Surface: cross::mul, cross::add, cross::sub, cross::div,
cross::rem, plus the cross::max_const(a, b) -> u32 const fn
that backs the generic clauses (re-exported so user code can build
on it).
0.5 ULP guarantee¶
Every cross-scale op runs as: widen both operands → rescale to the
common precision → execute the same-width same-SCALE operator. The
rescale step is the only place rounding occurs, and it follows
exactly the same rule as the standalone rescale_with(mode). The
arithmetic step inherits the same-width operator's 0.5 ULP contract.

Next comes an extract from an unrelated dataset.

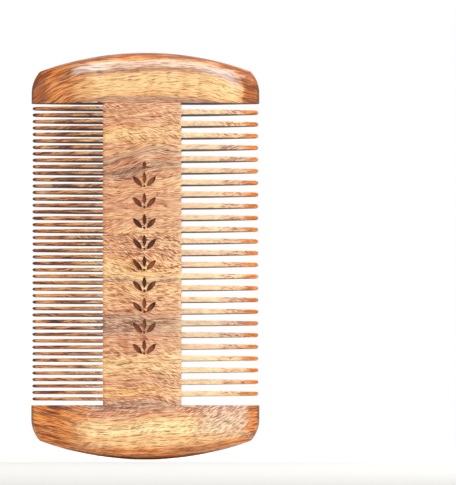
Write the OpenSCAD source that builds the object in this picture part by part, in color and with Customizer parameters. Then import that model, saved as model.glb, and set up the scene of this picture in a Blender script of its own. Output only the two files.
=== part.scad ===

For max_of / min_of / cmp_of the comparison runs at the higher
of the two operand SCALEs - both sides UP-rescale, which is exact -
so the comparison itself never loses precision, only the final
rescale to the destination type does (and only when the destination
SCALE is narrower than the operand SCALE).